**What is asked**
Restrict the output to the lines below starting at the one that contains "const body = new" and ending at the one that contains "zip(*points))), Vector(map(max, zip(*points)))", and restate them word for word, both ends included.

**Working data**
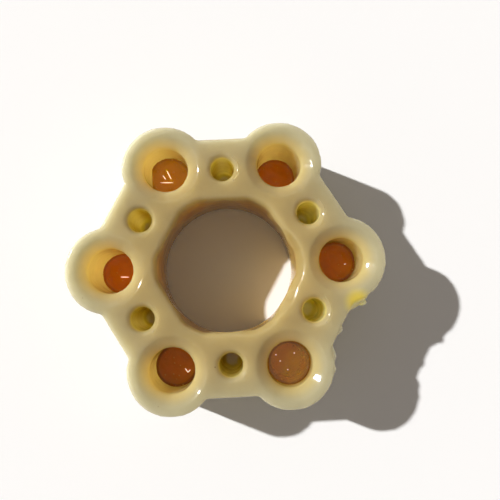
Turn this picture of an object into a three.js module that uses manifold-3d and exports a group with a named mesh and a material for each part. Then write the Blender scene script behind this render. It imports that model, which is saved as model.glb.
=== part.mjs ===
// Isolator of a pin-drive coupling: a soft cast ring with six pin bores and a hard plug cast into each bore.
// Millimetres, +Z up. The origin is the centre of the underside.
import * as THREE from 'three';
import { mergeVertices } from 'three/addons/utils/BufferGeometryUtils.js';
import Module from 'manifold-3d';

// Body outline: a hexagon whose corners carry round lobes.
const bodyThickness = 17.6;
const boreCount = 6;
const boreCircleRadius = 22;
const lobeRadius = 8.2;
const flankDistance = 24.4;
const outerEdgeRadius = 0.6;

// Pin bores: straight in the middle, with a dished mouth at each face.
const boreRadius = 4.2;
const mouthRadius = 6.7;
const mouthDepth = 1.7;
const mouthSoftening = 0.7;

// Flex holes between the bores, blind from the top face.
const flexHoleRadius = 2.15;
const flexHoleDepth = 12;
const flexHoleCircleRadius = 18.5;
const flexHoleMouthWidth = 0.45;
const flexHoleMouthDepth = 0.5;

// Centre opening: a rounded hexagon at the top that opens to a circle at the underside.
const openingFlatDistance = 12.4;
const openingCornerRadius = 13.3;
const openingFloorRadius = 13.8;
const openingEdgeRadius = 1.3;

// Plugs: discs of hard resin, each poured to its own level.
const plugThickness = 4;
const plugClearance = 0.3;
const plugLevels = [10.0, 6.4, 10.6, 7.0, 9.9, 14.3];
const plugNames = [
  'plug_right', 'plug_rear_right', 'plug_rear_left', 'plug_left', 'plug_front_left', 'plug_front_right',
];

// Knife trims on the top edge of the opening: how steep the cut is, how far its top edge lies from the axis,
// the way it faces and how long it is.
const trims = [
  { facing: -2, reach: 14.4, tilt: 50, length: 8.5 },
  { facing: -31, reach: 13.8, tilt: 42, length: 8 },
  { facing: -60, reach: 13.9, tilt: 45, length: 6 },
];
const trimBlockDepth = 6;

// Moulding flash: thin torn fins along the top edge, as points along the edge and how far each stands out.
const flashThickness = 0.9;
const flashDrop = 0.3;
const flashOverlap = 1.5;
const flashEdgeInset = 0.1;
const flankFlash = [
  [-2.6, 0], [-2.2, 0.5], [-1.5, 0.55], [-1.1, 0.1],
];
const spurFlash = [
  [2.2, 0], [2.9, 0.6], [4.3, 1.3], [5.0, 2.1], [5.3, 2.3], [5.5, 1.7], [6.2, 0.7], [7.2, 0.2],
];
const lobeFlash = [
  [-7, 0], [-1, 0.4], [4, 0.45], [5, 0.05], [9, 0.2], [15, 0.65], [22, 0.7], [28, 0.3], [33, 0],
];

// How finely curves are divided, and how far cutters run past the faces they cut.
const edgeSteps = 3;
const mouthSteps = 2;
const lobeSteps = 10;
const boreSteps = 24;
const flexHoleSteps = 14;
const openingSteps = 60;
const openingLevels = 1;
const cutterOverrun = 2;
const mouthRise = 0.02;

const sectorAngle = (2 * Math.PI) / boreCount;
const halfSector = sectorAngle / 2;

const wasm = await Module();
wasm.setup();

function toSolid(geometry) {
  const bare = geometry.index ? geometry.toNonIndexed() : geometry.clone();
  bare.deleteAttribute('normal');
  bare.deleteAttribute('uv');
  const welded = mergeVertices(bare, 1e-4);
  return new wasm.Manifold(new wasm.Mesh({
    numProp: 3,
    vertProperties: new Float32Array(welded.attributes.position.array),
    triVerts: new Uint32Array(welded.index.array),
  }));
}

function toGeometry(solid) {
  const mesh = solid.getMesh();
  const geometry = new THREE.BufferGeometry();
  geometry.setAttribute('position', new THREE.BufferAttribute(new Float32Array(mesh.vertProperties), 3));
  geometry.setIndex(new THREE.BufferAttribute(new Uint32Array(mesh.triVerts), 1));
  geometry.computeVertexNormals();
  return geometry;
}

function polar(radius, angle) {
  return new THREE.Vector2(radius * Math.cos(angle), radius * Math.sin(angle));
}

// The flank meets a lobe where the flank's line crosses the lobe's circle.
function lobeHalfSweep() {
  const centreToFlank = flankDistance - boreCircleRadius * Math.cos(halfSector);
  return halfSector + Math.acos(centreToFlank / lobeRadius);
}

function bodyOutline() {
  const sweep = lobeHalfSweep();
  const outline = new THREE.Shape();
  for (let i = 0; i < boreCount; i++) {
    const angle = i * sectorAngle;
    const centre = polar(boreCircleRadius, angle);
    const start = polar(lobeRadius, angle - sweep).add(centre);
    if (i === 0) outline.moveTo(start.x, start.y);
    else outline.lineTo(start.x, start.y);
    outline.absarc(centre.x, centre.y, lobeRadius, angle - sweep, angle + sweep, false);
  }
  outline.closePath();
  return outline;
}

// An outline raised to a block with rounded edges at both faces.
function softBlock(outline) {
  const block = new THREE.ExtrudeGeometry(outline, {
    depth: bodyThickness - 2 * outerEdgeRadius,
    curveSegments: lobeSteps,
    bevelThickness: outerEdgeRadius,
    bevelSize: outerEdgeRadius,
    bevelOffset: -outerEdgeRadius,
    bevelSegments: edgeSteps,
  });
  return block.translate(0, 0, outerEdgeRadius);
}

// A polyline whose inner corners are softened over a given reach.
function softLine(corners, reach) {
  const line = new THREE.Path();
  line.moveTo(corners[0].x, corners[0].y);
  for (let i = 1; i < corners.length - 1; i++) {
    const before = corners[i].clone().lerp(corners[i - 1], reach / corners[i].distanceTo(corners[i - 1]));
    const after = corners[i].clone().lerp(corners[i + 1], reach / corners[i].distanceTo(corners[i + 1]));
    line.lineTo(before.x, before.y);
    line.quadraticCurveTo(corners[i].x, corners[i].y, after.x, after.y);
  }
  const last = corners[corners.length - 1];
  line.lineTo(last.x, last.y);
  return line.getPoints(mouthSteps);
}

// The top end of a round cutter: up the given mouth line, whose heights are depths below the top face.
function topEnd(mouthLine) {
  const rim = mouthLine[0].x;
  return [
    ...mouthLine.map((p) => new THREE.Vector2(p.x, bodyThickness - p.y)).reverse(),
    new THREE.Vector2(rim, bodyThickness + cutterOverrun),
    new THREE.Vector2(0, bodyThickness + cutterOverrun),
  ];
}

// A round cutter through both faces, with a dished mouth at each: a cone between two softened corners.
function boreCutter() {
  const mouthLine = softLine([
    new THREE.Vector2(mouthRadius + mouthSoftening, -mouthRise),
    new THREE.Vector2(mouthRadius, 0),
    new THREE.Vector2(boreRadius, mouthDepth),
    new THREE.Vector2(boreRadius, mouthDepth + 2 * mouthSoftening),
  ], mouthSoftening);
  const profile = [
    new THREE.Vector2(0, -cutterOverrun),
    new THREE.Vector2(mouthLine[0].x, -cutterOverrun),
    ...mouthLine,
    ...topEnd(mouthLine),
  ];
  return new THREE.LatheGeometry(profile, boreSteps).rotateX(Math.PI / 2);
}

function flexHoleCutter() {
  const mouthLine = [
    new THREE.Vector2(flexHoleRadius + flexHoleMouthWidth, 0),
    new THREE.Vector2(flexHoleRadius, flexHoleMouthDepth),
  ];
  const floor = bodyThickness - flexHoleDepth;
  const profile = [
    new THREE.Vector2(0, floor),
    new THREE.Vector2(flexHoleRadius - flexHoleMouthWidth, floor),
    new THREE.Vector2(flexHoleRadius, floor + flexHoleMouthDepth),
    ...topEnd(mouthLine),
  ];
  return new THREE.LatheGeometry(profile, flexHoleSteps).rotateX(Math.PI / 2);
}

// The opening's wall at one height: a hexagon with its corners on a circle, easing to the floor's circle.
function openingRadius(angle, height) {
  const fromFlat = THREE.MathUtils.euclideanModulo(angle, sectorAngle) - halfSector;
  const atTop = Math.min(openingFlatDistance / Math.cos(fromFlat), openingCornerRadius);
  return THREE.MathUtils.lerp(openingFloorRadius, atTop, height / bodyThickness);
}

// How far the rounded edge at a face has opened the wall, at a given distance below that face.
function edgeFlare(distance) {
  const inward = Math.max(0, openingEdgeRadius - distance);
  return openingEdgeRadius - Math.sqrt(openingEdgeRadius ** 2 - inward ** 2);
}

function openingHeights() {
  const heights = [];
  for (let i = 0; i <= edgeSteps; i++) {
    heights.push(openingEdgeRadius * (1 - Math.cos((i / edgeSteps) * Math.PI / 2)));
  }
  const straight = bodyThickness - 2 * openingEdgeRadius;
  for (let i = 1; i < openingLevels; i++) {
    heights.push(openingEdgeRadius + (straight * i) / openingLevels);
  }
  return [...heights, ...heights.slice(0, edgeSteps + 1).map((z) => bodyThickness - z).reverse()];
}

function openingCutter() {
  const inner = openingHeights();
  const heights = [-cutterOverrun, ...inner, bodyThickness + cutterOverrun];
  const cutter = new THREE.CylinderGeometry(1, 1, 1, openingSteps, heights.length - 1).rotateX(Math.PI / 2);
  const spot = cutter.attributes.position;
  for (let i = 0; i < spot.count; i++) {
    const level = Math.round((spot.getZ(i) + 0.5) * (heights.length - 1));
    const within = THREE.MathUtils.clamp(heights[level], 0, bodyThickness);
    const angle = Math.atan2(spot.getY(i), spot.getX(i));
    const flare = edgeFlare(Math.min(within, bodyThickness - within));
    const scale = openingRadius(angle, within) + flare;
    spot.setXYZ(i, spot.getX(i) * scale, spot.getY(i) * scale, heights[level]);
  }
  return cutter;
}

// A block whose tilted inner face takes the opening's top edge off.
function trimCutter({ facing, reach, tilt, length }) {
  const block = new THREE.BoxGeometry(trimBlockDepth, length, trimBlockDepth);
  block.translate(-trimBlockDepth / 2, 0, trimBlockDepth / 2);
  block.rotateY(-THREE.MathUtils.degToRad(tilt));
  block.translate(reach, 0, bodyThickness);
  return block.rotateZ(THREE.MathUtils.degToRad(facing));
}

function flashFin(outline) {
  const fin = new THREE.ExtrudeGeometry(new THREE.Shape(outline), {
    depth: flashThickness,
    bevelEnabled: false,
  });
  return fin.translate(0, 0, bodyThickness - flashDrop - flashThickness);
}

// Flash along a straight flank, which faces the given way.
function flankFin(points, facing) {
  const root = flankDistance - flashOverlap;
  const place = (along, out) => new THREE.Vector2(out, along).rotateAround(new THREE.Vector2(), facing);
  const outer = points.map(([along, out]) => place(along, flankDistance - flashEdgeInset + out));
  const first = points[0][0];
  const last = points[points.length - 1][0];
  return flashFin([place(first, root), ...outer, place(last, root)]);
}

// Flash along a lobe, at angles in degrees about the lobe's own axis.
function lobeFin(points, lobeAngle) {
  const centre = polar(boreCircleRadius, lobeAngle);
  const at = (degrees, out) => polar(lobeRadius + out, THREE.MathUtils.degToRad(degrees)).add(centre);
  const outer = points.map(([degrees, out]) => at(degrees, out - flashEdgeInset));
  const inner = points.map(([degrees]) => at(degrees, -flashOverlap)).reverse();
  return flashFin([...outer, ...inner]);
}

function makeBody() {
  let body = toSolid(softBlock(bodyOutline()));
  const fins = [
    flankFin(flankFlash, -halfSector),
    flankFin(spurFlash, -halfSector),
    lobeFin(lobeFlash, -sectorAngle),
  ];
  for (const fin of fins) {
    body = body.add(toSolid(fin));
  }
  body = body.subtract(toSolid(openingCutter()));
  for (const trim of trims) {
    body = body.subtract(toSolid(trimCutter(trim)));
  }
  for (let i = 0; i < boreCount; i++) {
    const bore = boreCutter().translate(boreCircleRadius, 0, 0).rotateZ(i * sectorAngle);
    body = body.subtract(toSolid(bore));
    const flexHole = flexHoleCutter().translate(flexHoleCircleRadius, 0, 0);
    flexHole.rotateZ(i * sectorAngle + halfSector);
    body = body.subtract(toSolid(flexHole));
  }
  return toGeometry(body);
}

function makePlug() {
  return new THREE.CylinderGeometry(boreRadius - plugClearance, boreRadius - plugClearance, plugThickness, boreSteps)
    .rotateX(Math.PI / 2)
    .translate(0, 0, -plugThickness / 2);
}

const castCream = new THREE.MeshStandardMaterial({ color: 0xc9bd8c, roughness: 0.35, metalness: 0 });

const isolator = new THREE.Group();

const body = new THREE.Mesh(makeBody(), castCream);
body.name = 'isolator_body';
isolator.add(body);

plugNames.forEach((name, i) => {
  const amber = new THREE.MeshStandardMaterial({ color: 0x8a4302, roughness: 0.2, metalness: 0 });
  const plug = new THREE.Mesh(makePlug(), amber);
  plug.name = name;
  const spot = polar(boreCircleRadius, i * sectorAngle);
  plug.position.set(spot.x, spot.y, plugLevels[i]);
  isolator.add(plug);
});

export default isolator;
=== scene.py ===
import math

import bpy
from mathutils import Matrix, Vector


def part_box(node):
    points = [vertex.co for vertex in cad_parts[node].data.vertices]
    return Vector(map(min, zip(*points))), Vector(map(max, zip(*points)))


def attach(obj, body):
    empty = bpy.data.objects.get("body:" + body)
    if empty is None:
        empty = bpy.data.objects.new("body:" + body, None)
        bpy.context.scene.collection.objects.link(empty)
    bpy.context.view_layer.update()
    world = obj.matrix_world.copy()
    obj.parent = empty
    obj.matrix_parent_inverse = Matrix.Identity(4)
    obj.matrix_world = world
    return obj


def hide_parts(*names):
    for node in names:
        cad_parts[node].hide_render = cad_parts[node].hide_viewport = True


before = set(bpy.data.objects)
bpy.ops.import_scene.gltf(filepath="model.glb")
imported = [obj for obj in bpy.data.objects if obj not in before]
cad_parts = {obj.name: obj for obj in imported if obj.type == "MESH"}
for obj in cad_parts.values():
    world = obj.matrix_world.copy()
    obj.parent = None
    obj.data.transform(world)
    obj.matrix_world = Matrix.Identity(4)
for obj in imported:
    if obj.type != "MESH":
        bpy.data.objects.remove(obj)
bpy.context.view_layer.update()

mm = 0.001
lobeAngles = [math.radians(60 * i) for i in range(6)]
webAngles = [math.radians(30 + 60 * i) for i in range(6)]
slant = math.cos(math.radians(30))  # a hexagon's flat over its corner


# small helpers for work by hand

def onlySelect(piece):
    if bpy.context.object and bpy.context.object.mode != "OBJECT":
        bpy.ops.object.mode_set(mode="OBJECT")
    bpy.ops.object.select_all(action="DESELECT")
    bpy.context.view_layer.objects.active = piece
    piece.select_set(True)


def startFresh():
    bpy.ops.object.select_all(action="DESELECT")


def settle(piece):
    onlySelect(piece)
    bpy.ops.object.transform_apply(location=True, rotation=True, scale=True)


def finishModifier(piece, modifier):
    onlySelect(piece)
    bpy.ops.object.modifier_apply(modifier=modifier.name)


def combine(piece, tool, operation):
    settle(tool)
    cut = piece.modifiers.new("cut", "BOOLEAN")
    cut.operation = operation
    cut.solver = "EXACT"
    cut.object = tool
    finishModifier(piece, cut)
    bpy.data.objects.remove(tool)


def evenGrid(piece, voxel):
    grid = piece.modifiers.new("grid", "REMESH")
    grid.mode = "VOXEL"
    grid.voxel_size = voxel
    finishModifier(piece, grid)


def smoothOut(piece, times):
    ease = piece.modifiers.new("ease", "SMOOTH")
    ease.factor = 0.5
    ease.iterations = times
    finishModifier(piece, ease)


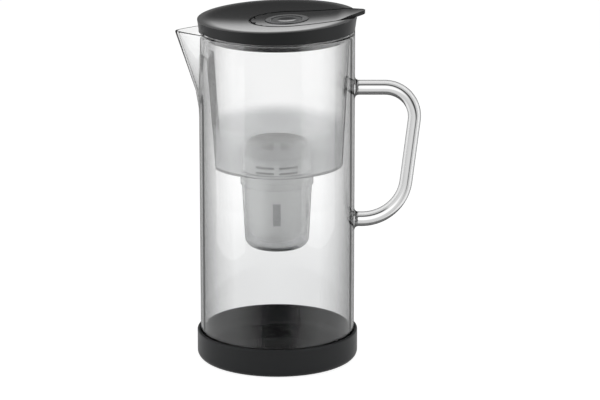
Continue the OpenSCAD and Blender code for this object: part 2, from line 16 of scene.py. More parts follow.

**Full answer**
const body = new THREE.Mesh(makeBody(), castCream);
body.name = 'isolator_body';
isolator.add(body);

plugNames.forEach((name, i) => {
  const amber = new THREE.MeshStandardMaterial({ color: 0x8a4302, roughness: 0.2, metalness: 0 });
  const plug = new THREE.Mesh(makePlug(), amber);
  plug.name = name;
  const spot = polar(boreCircleRadius, i * sectorAngle);
  plug.position.set(spot.x, spot.y, plugLevels[i]);
  isolator.add(plug);
});

export default isolator;
=== scene.py ===
import math

import bpy
from mathutils import Matrix, Vector


def part_box(node):
    points = [vertex.co for vertex in cad_parts[node].data.vertices]
    return Vector(map(min, zip(*points))), Vector(map(max, zip(*points)))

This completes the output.